Did you love her then? Do you still love her now? Richard Wolfe had asked him during their sessions.

Not in the way you mean.

In what way, then?

In the only way I ever loved Sandy.

He needed time and space to understand why he reacted the way he did down at the Fish Pier. Why he was pushing Kyra so hard to marry. That would be impossible to do with her lying next to him. He knew that no matter how silently he crept into their room, she’d wake and smile. No matter how carefully he pulled off his clothes and slid between the sheets next to the warmth of her, she’d open her arms and wrap them around him in greeting. She’d ask about what happened at the Fish Pier and later on Harts Island. He’d tell her to go back to sleep, promise to tell her about it in the morning. She might do that. Might give him space to think. But she might not. And if she didn’t, if, instead, she raised her head and propped it up on one hand and looked at him with those glorious, inquisitive eyes and said no, no, it was alright, he could tell her now, well, that just might be a problem. Because he wasn’t ready yet to talk to her about the feelings Goff’s resemblance to Sandy had triggered in him. He needed to understand all that himself first.

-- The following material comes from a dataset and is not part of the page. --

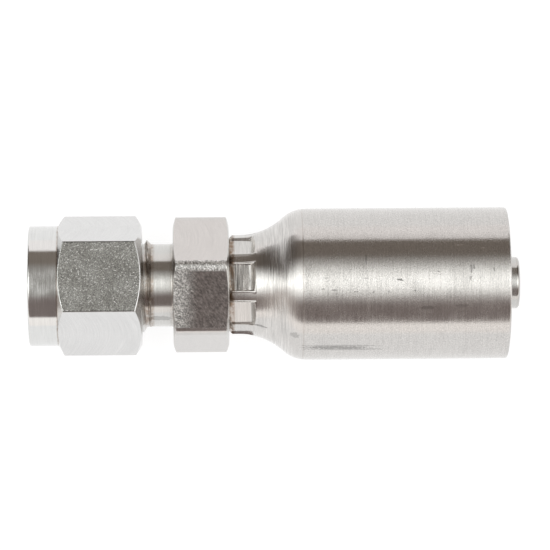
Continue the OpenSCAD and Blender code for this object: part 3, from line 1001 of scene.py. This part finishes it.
# Width of what the camera sees at the distance of the axis
VIEW_WIDTH = 64.4
# The middle of the picture: its station on the axis, and how far above the axis it lies in the picture
TARGET_X = 13.49
TARGET_RISE = 1.1


def place_camera():
    """Makes the camera."""
    data = bpy.data.cameras.new("camera")
    data.lens = CAMERA_SENSOR * CAMERA_DISTANCE / VIEW_WIDTH
    data.sensor_width = CAMERA_SENSOR
    tilt = radians(CAMERA_TILT)
    yaw = radians(CAMERA_YAW)
    roll = radians(CAMERA_ROLL)
    back = Vector((-sin(yaw), -sin(tilt) * cos(yaw), cos(tilt) * cos(yaw)))
    up = Vector((0, cos(tilt), sin(tilt)))
    right = up.cross(back)
    target = (Vector((TARGET_X, 0, 0)) + up * TARGET_RISE) * MM
    rolled_right = right * cos(roll) - up * sin(roll)
    rolled_up = up * cos(roll) + right * sin(roll)
    camera = bpy.data.objects.new("camera", data)
    turn = Matrix((rolled_right, rolled_up, back)).transposed().to_4x4()
    camera.matrix_world = Matrix.Translation(target + back * CAMERA_DISTANCE * MM) @ turn
    bpy.context.scene.collection.objects.link(camera)
    bpy.context.scene.camera = camera


# The room that lights the part. Each direction in it has a roll, which is its angle round the axis, a lean,
# which is how far it points towards the hose end, and a side, which is the same towards either end. The far
# half of the room is that of +Y
WHITE = (1, 1, 1, 1)
FAR_WALL = (1.03, 1.0, 0.99, 1)
NEAR_WALL = (1.1, 1.06, 1.03, 1)
NEAR_WALL_END = (1.22, 1.17, 1.13, 1)
FAR_CARD = (0.215, 0.185, 0.16, 1)
FAR_CARD_END = (0.1, 0.085, 0.075, 1)
NEAR_CARD = (0.21, 0.175, 0.165, 1)
NEAR_CARD_END = (0.64, 0.58, 0.54, 1)
MIDDLE = (0.3, 0.285, 0.265, 1)
LAMP = (2.5, 2.54, 2.5, 1)
LAMP_END = (1.6, 1.62, 1.6, 1)
# Rolls between which each lies: the low one, how soft that edge is, the high one, and how soft that one is
MIDDLE_ROLLS = (-28.0, 8.0, 32.0, 8.0)
LAMP_ROLLS = (-25.0, 20.0, 17.0, 22.0)
CARD_ROLLS = (-71.0, 2.5, 62.0, 2.5)
# Sides over which one colour gives way to the next
WALL_SIDES = (20.0, 45.0)
NEAR_CARD_SIDES = (15.0, 70.0)
FAR_CARD_SIDES = (12.0, 40.0)
LAMP_SIDES = (20.0, 45.0)
MIDDLE_SIDES = (6.0, 16.0)
# The far card reaches further round towards the ends: the sides over which that grows, and how far it goes
SPREAD_SIDES = (12.0, 60.0)
END_SPREAD = 70.0
# The leans towards the hose end up to which the cards are whole, and from which there is wall alone
HOSE_END_LEAN = (48.0, 66.0)
# Half the turn over which the near half of the room becomes the far one
HALVES_BLEND = 10.0


def window(tree, roll, low, soft_low, high, soft_high, spread=0.0):
    """1 between low and high, and 0 outside them, with soft edges. The spread moves the high one out."""
    rise = eased(tree, roll, low - soft_low, low + soft_low)
    fall = eased(tree, maths(tree, "SUBTRACT", roll, spread), high + soft_high, high - soft_high)
    return maths(tree, "MULTIPLY", rise, fall)


def room_colour(tree):
    """White walls with a dark card on each side of a soft light over the part, dimmer in its middle."""
    direction = add(tree, "ShaderNodeTexCoord").outputs["Generated"]
    parts = add(tree, "ShaderNodeSeparateXYZ", {"Vector": direction}).outputs
    roll = maths(tree, "MULTIPLY", maths(tree, "ARCTAN2", parts["Y"], parts["Z"]), degrees(1))
    lean = maths(tree, "MULTIPLY", maths(tree, "ARCSINE", parts["X"]), degrees(1))
    side = maths(tree, "ABSOLUTE", lean)
    near_half = remap(tree, roll, (-HALVES_BLEND, HALVES_BLEND), (1.0, 0.0))
    near_walls = mixed(tree, NEAR_WALL, NEAR_WALL_END, eased(tree, side, *WALL_SIDES))
    walls = mixed(tree, FAR_WALL, near_walls, near_half)
    near_cards = mixed(tree, NEAR_CARD, NEAR_CARD_END, eased(tree, side, *NEAR_CARD_SIDES))
    far_cards = mixed(tree, FAR_CARD, FAR_CARD_END, eased(tree, side, *FAR_CARD_SIDES))
    cards = mixed(tree, far_cards, near_cards, near_half)
    lamps = mixed(tree, LAMP, LAMP_END, eased(tree, side, *LAMP_SIDES))
    dim = mixed(tree, cards, MIDDLE, window(tree, roll, *MIDDLE_ROLLS))
    lit = mixed(tree, cards, lamps, window(tree, roll, *LAMP_ROLLS))
    light = mixed(tree, dim, lit, eased(tree, side, *MIDDLE_SIDES))
    spread = remap(tree, side, SPREAD_SIDES, (0.0, END_SPREAD), "SMOOTHSTEP")
    before_hose_end = remap(tree, lean, HOSE_END_LEAN, (1.0, 0.0), "SMOOTHSTEP")
    share = maths(tree, "MULTIPLY", window(tree, roll, *CARD_ROLLS, spread), before_hose_end)
    return mixed(tree, walls, light, share)


def light_world():
    """Lights the part with the room, which the camera itself sees as plain white."""
    world = bpy.data.worlds.new("studio")
    world.use_nodes = True
    tree = world.node_tree
    tree.nodes.clear()
    seen = add(tree, "ShaderNodeLightPath").outputs["Is Camera Ray"]
    colour = mixed(tree, room_colour(tree), WHITE, seen)
    background = add(tree, "ShaderNodeBackground", {"Color": colour, "Strength": 1.0})
    add(tree, "ShaderNodeOutputWorld", {"Surface": background.outputs["Background"]})
    bpy.context.scene.world = world


# The floor: half its width in metres, how brightly it glows to the camera, and its paint
FLOOR_HALF = 1.5
FLOOR_GLOW = 0.86
FLOOR_PAINT = (0.3, 0.3, 0.3, 1)


def make_floor():
    """A white floor that glows to the camera and in reflections, and keeps the part's faint shadow."""
    low, high = -FLOOR_HALF, FLOOR_HALF
    mesh = bpy.data.meshes.new("floor")
    corners = [(low, low, floor_z), (high, low, floor_z), (high, high, floor_z), (low, high, floor_z)]
    mesh.from_pydata(corners, [], [(0, 1, 2, 3)])
    material = bpy.data.materials.new("floor")
    material.use_nodes = True
    tree = material.node_tree
    tree.nodes.clear()
    path = add(tree, "ShaderNodeLightPath").outputs
    mirrored = maths(tree, "MAXIMUM", path["Is Glossy Ray"], path["Is Transmission Ray"])
    glow = total(tree, mirrored, (path["Is Camera Ray"], FLOOR_GLOW))
    emission = add(tree, "ShaderNodeEmission", {"Color": WHITE, "Strength": glow})
    paint = add(tree, "ShaderNodeBsdfDiffuse", {"Color": FLOOR_PAINT})
    plain = add(tree, "ShaderNodeAddShader", {0: emission.outputs[0], 1: paint.outputs[0]})
    both = add(tree, "ShaderNodeMixShader", {0: mirrored, 1: plain.outputs[0], 2: emission.outputs[0]})
    add(tree, "ShaderNodeOutputMaterial", {"Surface": both.outputs[0]})
    mesh.materials.append(material)
    floor = bpy.data.objects.new("floor", mesh)
    bpy.context.scene.collection.objects.link(floor)


place_camera()
light_world()
make_floor()
bpy.context.scene.view_settings.view_transform = "Standard"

He glanced over at the snow-covered mound that was his own car. The classic ’57 T-Bird convertible he and Sandy splurged on the first year they were married. The Bird was the only project that ever held both their hearts for more than a minute. And that included the daughter she never really wanted, the pregnancy she threatened to abort. He remembered how the two of them spent weekend after weekend working on the car together, restoring it to a gleaming newness that drew stares and admiring whistles from everyone who laid eyes on it. A thing of beauty and a joy forever. Sort of like Sandy herself. At least the beauty part. The car and Casey were all that remained from the ten years he invested in a failed marriage. Except, of course, for the rage and desire he sometimes felt in his dreams. Tonight on the Fish Pier those things made him feel, on some level, like he was being unfaithful to Kyra. He wasn’t happy with that. It was something he needed to deal with.

McCabe slipped the car into drive and plowed his way back into the road. Once again he turned left toward Congress Street. This time he didn’t drive in a circle.